_Description of the task:_ Output all of the data below exactly as given.

_Data:_
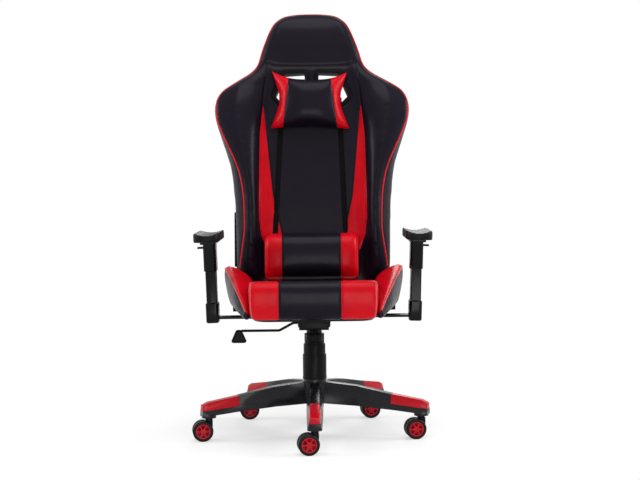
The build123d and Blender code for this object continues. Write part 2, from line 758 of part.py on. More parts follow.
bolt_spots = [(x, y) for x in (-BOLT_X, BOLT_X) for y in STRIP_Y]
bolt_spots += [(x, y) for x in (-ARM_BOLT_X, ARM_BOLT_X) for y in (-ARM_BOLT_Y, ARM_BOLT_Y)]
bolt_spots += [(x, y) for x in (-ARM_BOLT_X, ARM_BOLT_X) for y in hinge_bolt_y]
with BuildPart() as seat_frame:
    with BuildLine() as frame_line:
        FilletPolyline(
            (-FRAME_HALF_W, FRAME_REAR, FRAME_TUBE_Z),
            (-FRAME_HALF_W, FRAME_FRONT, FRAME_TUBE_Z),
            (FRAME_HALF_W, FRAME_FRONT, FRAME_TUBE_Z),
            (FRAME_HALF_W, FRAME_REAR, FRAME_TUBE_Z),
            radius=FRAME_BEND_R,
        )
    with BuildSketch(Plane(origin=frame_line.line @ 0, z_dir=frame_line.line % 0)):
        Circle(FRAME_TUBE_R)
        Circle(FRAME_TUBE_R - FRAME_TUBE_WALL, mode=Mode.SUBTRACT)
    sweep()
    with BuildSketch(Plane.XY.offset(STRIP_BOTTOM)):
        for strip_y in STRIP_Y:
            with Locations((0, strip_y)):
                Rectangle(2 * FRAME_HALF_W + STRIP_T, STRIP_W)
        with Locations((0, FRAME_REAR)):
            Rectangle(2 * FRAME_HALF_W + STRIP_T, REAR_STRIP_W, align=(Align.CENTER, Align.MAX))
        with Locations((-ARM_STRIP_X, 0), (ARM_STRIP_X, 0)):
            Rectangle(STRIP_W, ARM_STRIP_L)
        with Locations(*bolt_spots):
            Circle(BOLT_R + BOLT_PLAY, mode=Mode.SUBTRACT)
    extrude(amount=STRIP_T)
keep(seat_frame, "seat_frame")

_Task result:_
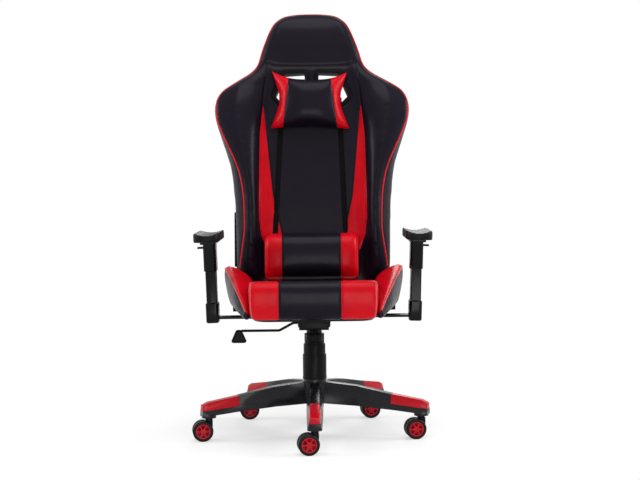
The build123d and Blender code for this object continues. Write part 2, from line 758 of part.py on. More parts follow.
bolt_spots = [(x, y) for x in (-BOLT_X, BOLT_X) for y in STRIP_Y]
bolt_spots += [(x, y) for x in (-ARM_BOLT_X, ARM_BOLT_X) for y in (-ARM_BOLT_Y, ARM_BOLT_Y)]
bolt_spots += [(x, y) for x in (-ARM_BOLT_X, ARM_BOLT_X) for y in hinge_bolt_y]
with BuildPart() as seat_frame:
    with BuildLine() as frame_line:
        FilletPolyline(
            (-FRAME_HALF_W, FRAME_REAR, FRAME_TUBE_Z),
            (-FRAME_HALF_W, FRAME_FRONT, FRAME_TUBE_Z),
            (FRAME_HALF_W, FRAME_FRONT, FRAME_TUBE_Z),
            (FRAME_HALF_W, FRAME_REAR, FRAME_TUBE_Z),
            radius=FRAME_BEND_R,
        )
    with BuildSketch(Plane(origin=frame_line.line @ 0, z_dir=frame_line.line % 0)):
        Circle(FRAME_TUBE_R)
        Circle(FRAME_TUBE_R - FRAME_TUBE_WALL, mode=Mode.SUBTRACT)
    sweep()
    with BuildSketch(Plane.XY.offset(STRIP_BOTTOM)):
        for strip_y in STRIP_Y:
            with Locations((0, strip_y)):
                Rectangle(2 * FRAME_HALF_W + STRIP_T, STRIP_W)
        with Locations((0, FRAME_REAR)):
            Rectangle(2 * FRAME_HALF_W + STRIP_T, REAR_STRIP_W, align=(Align.CENTER, Align.MAX))
        with Locations((-ARM_STRIP_X, 0), (ARM_STRIP_X, 0)):
            Rectangle(STRIP_W, ARM_STRIP_L)
        with Locations(*bolt_spots):
            Circle(BOLT_R + BOLT_PLAY, mode=Mode.SUBTRACT)
    extrude(amount=STRIP_T)
keep(seat_frame, "seat_frame")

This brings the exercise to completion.